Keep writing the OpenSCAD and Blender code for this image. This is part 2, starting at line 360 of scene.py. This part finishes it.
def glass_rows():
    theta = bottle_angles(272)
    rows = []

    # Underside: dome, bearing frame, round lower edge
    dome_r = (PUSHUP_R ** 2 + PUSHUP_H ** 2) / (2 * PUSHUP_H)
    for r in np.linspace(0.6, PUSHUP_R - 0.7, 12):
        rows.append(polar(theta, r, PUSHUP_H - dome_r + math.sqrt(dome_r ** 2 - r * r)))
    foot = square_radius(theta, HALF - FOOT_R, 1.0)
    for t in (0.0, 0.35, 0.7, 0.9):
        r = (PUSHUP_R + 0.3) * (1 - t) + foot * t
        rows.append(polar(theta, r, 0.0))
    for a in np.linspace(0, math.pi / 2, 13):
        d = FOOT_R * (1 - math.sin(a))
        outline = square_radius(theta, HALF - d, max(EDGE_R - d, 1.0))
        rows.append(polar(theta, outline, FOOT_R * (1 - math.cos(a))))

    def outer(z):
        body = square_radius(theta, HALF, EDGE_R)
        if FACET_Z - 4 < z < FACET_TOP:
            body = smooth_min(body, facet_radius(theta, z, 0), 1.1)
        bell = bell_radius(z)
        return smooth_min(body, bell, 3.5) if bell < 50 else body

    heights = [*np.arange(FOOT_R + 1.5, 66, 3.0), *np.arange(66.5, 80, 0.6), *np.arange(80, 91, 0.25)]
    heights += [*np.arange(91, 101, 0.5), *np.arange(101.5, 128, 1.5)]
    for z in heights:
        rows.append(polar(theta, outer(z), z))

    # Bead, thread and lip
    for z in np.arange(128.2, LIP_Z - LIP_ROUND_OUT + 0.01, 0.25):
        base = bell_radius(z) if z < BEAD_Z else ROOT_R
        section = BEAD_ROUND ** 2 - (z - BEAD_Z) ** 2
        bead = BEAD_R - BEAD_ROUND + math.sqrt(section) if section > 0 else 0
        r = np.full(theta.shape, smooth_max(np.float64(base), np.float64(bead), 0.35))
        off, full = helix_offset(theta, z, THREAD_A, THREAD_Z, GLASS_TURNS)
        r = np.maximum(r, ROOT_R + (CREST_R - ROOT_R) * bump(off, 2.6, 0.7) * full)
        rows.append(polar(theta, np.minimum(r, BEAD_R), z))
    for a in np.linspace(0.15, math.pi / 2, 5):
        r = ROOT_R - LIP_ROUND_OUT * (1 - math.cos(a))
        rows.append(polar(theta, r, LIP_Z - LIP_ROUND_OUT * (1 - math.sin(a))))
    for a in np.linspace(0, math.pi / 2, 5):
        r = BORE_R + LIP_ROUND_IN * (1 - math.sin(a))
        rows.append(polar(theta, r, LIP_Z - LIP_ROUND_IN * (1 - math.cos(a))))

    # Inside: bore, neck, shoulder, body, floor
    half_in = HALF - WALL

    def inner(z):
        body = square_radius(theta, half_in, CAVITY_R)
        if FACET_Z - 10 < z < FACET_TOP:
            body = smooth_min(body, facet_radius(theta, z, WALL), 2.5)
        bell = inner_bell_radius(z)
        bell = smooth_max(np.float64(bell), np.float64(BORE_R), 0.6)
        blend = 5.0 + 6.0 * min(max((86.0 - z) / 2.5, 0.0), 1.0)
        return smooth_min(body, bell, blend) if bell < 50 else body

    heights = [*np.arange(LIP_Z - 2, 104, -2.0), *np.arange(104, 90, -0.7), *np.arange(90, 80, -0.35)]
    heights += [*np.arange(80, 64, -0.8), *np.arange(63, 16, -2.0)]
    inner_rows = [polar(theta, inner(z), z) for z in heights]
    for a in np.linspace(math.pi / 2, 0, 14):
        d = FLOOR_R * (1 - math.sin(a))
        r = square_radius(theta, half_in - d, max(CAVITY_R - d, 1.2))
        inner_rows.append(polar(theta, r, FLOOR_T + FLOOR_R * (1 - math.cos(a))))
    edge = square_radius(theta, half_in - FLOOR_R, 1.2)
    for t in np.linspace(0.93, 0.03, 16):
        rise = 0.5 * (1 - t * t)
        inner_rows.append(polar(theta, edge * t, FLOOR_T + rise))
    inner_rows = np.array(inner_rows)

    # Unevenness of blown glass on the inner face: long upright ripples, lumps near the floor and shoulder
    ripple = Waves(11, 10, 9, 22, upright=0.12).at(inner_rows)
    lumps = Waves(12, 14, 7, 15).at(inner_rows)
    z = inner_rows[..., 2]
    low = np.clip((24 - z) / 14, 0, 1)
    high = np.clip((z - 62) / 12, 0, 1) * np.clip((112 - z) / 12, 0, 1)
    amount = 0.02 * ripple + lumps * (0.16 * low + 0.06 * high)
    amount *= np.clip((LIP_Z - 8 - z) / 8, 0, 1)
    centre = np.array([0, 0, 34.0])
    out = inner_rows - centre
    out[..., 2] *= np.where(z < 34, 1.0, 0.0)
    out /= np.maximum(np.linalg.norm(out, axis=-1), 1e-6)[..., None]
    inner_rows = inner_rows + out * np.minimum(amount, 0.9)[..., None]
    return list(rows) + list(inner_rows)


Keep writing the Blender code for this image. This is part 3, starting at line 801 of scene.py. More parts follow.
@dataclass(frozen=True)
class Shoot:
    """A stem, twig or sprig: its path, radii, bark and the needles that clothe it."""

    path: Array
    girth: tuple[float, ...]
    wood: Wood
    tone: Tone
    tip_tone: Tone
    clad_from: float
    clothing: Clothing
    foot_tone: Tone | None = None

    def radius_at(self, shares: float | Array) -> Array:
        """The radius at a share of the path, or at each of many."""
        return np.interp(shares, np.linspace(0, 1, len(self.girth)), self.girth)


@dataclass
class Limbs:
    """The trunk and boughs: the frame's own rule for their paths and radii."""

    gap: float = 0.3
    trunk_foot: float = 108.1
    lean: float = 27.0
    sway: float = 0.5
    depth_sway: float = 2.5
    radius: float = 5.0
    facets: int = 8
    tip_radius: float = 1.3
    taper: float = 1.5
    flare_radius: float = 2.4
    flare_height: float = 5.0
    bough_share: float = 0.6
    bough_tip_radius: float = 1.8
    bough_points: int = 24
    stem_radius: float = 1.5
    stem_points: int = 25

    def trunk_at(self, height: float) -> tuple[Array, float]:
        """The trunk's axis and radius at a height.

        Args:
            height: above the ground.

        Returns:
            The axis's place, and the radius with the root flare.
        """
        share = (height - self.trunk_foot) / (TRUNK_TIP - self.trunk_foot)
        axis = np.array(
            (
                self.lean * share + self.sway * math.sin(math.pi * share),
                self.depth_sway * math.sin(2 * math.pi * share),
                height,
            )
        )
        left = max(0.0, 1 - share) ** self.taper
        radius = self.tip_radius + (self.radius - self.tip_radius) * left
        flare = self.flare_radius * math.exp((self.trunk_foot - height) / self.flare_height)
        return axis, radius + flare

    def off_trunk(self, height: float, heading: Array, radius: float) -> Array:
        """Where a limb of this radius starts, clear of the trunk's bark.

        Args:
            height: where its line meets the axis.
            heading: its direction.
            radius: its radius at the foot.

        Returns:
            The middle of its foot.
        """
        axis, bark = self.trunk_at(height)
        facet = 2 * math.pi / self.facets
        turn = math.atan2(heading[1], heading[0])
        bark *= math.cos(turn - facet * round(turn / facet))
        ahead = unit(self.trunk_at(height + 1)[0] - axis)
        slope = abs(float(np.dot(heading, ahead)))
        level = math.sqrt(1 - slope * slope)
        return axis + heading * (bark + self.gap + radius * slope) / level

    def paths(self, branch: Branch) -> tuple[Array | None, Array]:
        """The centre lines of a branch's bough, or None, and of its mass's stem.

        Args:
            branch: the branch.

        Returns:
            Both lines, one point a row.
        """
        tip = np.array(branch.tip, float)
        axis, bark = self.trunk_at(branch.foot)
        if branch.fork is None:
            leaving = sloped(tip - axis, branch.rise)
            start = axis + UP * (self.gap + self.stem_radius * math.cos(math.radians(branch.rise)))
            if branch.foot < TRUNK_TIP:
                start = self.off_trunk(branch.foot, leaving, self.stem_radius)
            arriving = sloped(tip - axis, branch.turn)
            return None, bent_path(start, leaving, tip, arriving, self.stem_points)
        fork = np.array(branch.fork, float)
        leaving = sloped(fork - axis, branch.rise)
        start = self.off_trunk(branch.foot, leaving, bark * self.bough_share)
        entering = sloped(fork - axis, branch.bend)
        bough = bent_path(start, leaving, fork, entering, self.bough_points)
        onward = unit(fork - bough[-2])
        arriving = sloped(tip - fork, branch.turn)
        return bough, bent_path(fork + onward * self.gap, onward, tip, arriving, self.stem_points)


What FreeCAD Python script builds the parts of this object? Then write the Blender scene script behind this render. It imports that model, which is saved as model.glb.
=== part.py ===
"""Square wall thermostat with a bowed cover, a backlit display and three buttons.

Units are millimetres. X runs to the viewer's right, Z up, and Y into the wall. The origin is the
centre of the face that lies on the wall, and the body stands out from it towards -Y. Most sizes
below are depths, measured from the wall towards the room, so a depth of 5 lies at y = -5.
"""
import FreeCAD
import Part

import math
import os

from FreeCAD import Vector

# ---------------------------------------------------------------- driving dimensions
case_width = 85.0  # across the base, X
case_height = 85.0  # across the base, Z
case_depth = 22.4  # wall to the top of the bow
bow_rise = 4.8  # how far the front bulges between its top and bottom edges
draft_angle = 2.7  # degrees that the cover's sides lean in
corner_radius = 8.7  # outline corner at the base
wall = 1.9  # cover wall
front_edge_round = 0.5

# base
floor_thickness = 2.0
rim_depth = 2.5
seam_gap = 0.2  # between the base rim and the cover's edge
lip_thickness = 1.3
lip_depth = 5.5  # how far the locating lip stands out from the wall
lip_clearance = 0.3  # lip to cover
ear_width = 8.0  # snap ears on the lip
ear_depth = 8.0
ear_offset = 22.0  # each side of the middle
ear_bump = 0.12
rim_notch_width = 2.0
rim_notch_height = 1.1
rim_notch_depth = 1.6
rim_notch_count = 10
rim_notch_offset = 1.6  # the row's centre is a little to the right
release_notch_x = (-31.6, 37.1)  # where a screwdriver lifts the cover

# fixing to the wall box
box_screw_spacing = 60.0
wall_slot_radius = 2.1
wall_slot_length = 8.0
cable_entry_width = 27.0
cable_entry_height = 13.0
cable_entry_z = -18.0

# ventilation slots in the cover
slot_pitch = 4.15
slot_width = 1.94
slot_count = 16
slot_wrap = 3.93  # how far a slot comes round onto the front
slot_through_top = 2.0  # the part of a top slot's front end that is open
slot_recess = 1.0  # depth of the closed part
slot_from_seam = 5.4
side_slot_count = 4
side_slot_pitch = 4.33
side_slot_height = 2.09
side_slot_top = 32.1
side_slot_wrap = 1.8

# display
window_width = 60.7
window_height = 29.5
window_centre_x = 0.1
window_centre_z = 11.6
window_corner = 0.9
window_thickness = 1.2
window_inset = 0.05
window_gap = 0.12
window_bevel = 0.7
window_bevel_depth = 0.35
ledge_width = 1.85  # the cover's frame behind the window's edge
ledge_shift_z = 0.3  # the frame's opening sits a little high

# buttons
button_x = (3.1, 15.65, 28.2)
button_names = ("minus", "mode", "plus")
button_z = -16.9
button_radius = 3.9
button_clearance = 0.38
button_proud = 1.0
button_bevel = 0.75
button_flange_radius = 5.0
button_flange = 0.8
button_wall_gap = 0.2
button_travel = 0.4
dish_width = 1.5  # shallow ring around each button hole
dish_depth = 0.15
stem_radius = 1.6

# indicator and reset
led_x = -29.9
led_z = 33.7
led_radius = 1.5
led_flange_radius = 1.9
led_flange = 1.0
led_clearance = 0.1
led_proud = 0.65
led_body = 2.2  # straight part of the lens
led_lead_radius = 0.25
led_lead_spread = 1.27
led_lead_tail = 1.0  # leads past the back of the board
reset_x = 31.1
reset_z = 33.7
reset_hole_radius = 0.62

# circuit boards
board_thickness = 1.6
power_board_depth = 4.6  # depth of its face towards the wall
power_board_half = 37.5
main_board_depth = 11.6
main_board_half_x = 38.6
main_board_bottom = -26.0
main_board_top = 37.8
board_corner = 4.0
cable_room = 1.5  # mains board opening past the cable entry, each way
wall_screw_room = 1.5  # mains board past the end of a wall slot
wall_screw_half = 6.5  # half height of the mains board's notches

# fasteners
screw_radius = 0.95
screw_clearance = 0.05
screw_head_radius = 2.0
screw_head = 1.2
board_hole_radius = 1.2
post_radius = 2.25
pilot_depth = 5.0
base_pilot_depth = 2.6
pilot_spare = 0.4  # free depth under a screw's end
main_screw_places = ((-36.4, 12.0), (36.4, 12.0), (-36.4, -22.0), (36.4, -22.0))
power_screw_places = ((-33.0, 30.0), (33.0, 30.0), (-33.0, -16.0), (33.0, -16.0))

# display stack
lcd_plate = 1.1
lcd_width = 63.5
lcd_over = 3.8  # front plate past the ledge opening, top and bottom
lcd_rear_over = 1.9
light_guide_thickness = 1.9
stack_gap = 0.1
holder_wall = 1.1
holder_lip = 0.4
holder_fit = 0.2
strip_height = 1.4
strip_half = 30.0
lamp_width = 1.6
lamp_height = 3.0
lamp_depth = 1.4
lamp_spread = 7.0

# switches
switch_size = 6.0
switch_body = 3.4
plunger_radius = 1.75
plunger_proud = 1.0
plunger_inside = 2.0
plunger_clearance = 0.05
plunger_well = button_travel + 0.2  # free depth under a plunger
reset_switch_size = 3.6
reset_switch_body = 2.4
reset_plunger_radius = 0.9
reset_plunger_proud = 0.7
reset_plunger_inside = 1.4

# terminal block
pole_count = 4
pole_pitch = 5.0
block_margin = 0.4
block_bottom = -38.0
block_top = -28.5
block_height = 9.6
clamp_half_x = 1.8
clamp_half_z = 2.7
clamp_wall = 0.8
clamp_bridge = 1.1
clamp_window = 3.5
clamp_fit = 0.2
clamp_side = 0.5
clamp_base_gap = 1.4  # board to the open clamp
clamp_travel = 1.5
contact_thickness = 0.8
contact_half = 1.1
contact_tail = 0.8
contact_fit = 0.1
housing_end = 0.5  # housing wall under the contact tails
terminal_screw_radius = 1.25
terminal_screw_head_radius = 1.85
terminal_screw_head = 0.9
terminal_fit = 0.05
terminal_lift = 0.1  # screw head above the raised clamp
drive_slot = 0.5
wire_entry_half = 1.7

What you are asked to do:
Within the listing above, extract exactly the lines from the line with "What FreeCAD Python" to the line with "and three buttons.", the two named lines included, and no others.

Response to the exercise:
What FreeCAD Python script builds the parts of this object? Then write the Blender scene script behind this render. It imports that model, which is saved as model.glb.
=== part.py ===
"""Square wall thermostat with a bowed cover, a backlit display and three buttons.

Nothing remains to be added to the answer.